Work required
Stop after the line with "run, z)], 1)": repeat exactly every line before it, beginning with the first, and that line itself.

Raw data
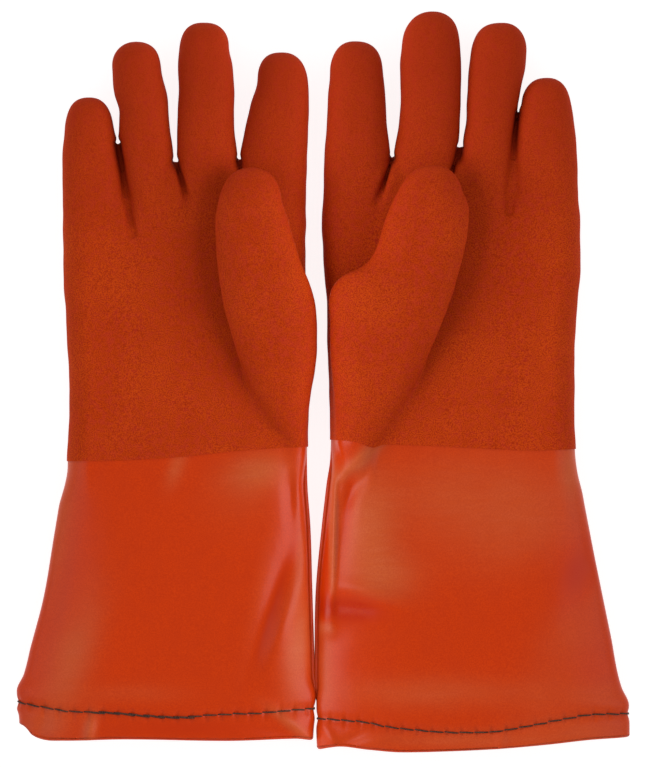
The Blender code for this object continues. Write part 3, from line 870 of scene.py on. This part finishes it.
def unit_normals(ring):
    """Outward normals of a closed ring that runs anticlockwise, seen against +Y."""
    along = np.roll(ring, -1, 0) - np.roll(ring, 1, 0)
    return unit(np.stack([along[:, 2], np.zeros(len(ring)), -along[:, 0]], 1))


def oval(columns, half_wide, half_high, square):
    """Evenly spaced points on a flat superelliptic ring, from its right edge over the top."""
    turn = np.linspace(0, 2 * math.pi, 2401)
    c, s = np.cos(turn), np.sin(turn)
    x = half_wide * np.sign(c) * np.abs(c) ** (2 / square)
    z = half_high * np.sign(s) * np.abs(s) ** (2 / SLEEVE_SQUARE)
    run = np.concatenate([[0], np.cumsum(np.hypot(np.diff(x), np.diff(z)))])
    at = np.arange(columns) / columns * run[-1]
    return np.stack([np.interp(at, run, x), np.interp(at, run, z)], 1)


def joined_rings(rings, around=True):
    """Points and quads of a surface through closed rings. around joins the last to the first."""
    count, columns = len(rings), len(rings[0])
    k = np.arange(columns)
    after = (k + 1) % columns
    faces = []
    for r in range(count if around else count - 1):
        a, b = r * columns, (r + 1) % count * columns
        faces.append(np.stack([a + k, b + k, b + after, a + after], 1))
    return np.concatenate(rings), np.concatenate(faces)


def tube(rings):
    """Points and polygons of a closed tube through rings of points, with flat ends."""
    points, faces = joined_rings(rings, around=False)
    around, last = len(rings[0]), len(points)
    ends = [list(range(around)), list(range(last - 1, last - around - 1, -1))]
    return points, [*faces.tolist(), *ends]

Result
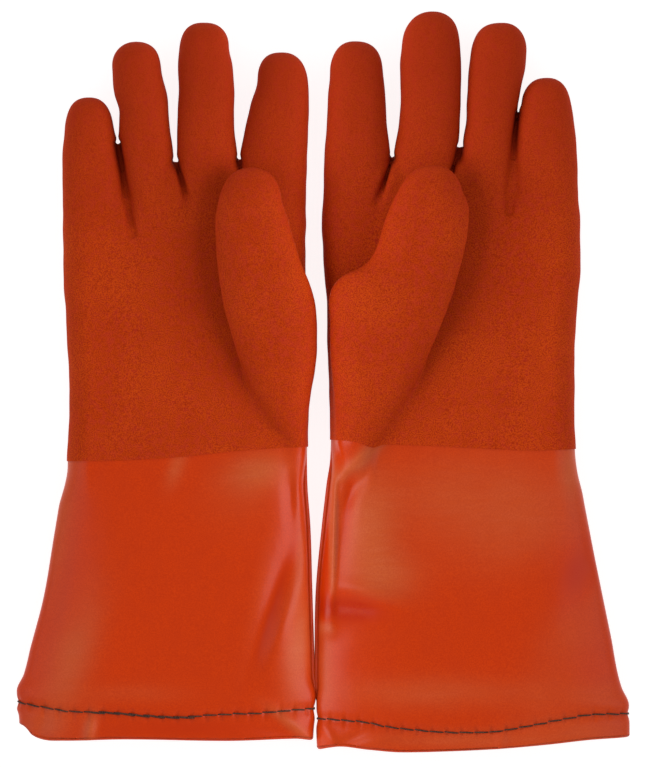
The Blender code for this object continues. Write part 3, from line 870 of scene.py on. This part finishes it.
def unit_normals(ring):
    """Outward normals of a closed ring that runs anticlockwise, seen against +Y."""
    along = np.roll(ring, -1, 0) - np.roll(ring, 1, 0)
    return unit(np.stack([along[:, 2], np.zeros(len(ring)), -along[:, 0]], 1))


def oval(columns, half_wide, half_high, square):
    """Evenly spaced points on a flat superelliptic ring, from its right edge over the top."""
    turn = np.linspace(0, 2 * math.pi, 2401)
    c, s = np.cos(turn), np.sin(turn)
    x = half_wide * np.sign(c) * np.abs(c) ** (2 / square)
    z = half_high * np.sign(s) * np.abs(s) ** (2 / SLEEVE_SQUARE)
    run = np.concatenate([[0], np.cumsum(np.hypot(np.diff(x), np.diff(z)))])
    at = np.arange(columns) / columns * run[-1]
    return np.stack([np.interp(at, run, x), np.interp(at, run, z)], 1)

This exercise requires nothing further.